> Job: Reproduce all records exactly.

------ Input for this task

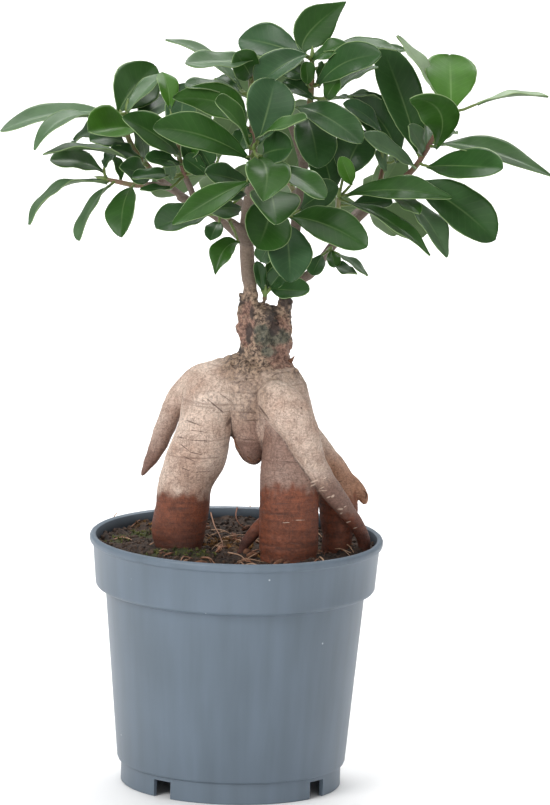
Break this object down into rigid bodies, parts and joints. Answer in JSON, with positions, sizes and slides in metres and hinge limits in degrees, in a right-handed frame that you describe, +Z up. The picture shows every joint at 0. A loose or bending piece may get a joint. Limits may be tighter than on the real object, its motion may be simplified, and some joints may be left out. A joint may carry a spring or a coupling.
{
  "type": "potted ficus ginseng bonsai",
  "caption": "Miniature fig tree with swollen aerial roots, two slim stems and glossy oval leaves, growing in moss-dotted soil in a round grey nursery pot.",
  "frame": {"origin": "on the surface the pot stands on, under the middle of the whole plant's box; the pot's axis is 12 mm towards -X of it", "axes": "+Z up, -Y towards the front that the picture shows, +X to the right as seen from the front"},
  "size_m": [0.2243, 0.1497, 0.3208],
  "materials": {
    "pot": "satin",
    "soil": "matte",
    "bark": "matte",
    "leaf": "satin"
  },
  "bodies": {
    "root": {"pot": "pot", "soil": "soil", "trunk": "bark", "shoot_left_low": "leaf", "shoot_left_high": "leaf", "shoot_left_inner": "leaf", "shoot_left_hanging": "leaf", "shoot_centre_front": "leaf", "shoot_upper_left": "leaf", "shoot_top": "leaf", "shoot_low_centre": "leaf", "shoot_right_front": "leaf", "shoot_right_low": "leaf", "shoot_right_high": "leaf", "shoot_right_inner": "leaf", "shoot_branch_small": "leaf", "shoot_graft": "leaf", "shoot_back_left": "leaf", "shoot_back_centre": "leaf", "shoot_back_right": "leaf", "shoot_back_top": "leaf"}
  },
  "joints": []
}
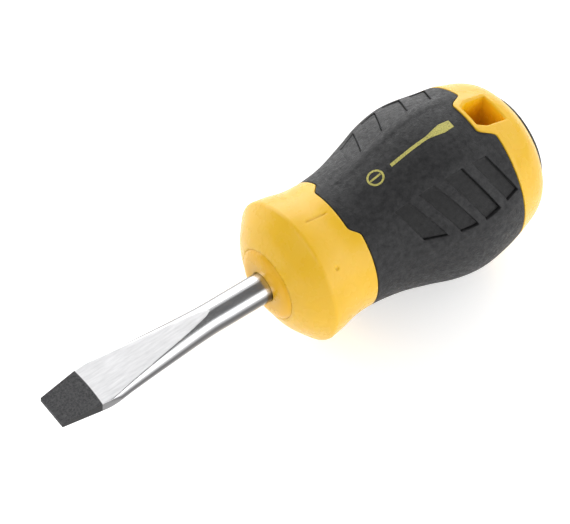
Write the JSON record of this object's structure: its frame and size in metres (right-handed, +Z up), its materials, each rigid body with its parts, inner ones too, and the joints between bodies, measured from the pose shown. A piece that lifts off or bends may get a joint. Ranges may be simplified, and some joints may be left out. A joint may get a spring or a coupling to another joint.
{
  "type": "stubby slotted screwdriver",
  "caption": "Stubby slotted screwdriver: short flared chrome blade with a dark tip, fat yellow and black soft-grip handle, hanging hole and domed cap.",
  "frame": {"origin": "on the ground under the middle of the tool, which lies on its side with the hanging hole upright", "axes": "+X from the tip to the butt along the tool's axis, +Z up"},
  "size_m": [0.101, 0.034, 0.0339],
  "materials": {
    "blade_steel": "bright chrome plate, with a dark blasted tip",
    "core_plastic": "satin yellow moulding",
    "handle_plastic": "smooth yellow moulding",
    "grip_rubber": "soft matt black moulding with a fine texture",
    "cap_plastic": "satin black moulding"
  },
  "bodies": {
    "root": {"blade": "blade_steel", "core_slug": "core_plastic", "handle_body": "handle_plastic", "grip_sleeve": "grip_rubber", "end_cap": "cap_plastic"}
  },
  "joints": []
}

------------

> Written answer:
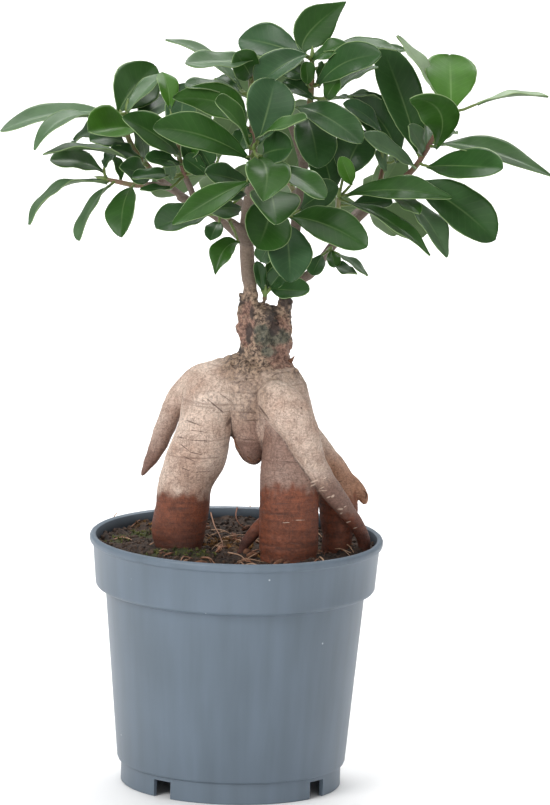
Break this object down into rigid bodies, parts and joints. Answer in JSON, with positions, sizes and slides in metres and hinge limits in degrees, in a right-handed frame that you describe, +Z up. The picture shows every joint at 0. A loose or bending piece may get a joint. Limits may be tighter than on the real object, its motion may be simplified, and some joints may be left out. A joint may carry a spring or a coupling.
{
  "type": "potted ficus ginseng bonsai",
  "caption": "Miniature fig tree with swollen aerial roots, two slim stems and glossy oval leaves, growing in moss-dotted soil in a round grey nursery pot.",
  "frame": {"origin": "on the surface the pot stands on, under the middle of the whole plant's box; the pot's axis is 12 mm towards -X of it", "axes": "+Z up, -Y towards the front that the picture shows, +X to the right as seen from the front"},
  "size_m": [0.2243, 0.1497, 0.3208],
  "materials": {
    "pot": "satin",
    "soil": "matte",
    "bark": "matte",
    "leaf": "satin"
  },
  "bodies": {
    "root": {"pot": "pot", "soil": "soil", "trunk": "bark", "shoot_left_low": "leaf", "shoot_left_high": "leaf", "shoot_left_inner": "leaf", "shoot_left_hanging": "leaf", "shoot_centre_front": "leaf", "shoot_upper_left": "leaf", "shoot_top": "leaf", "shoot_low_centre": "leaf", "shoot_right_front": "leaf", "shoot_right_low": "leaf", "shoot_right_high": "leaf", "shoot_right_inner": "leaf", "shoot_branch_small": "leaf", "shoot_graft": "leaf", "shoot_back_left": "leaf", "shoot_back_centre": "leaf", "shoot_back_right": "leaf", "shoot_back_top": "leaf"}
  },
  "joints": []
}
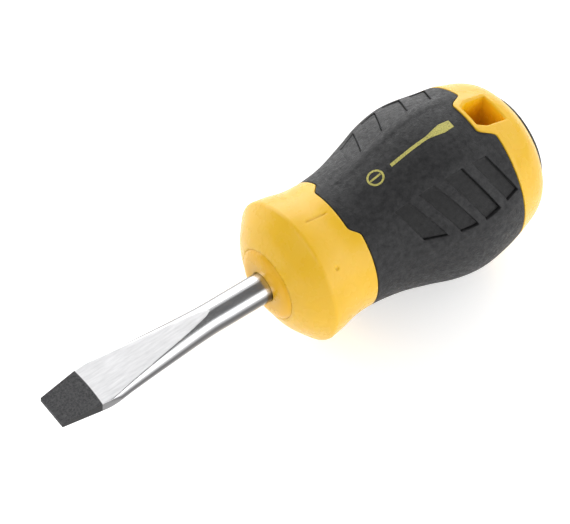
Write the JSON record of this object's structure: its frame and size in metres (right-handed, +Z up), its materials, each rigid body with its parts, inner ones too, and the joints between bodies, measured from the pose shown. A piece that lifts off or bends may get a joint. Ranges may be simplified, and some joints may be left out. A joint may get a spring or a coupling to another joint.
{
  "type": "stubby slotted screwdriver",
  "caption": "Stubby slotted screwdriver: short flared chrome blade with a dark tip, fat yellow and black soft-grip handle, hanging hole and domed cap.",
  "frame": {"origin": "on the ground under the middle of the tool, which lies on its side with the hanging hole upright", "axes": "+X from the tip to the butt along the tool's axis, +Z up"},
  "size_m": [0.101, 0.034, 0.0339],
  "materials": {
    "blade_steel": "bright chrome plate, with a dark blasted tip",
    "core_plastic": "satin yellow moulding",
    "handle_plastic": "smooth yellow moulding",
    "grip_rubber": "soft matt black moulding with a fine texture",
    "cap_plastic": "satin black moulding"
  },
  "bodies": {
    "root": {"blade": "blade_steel", "core_slug": "core_plastic", "handle_body": "handle_plastic", "grip_sleeve": "grip_rubber", "end_cap": "cap_plastic"}
  },
  "joints": []
}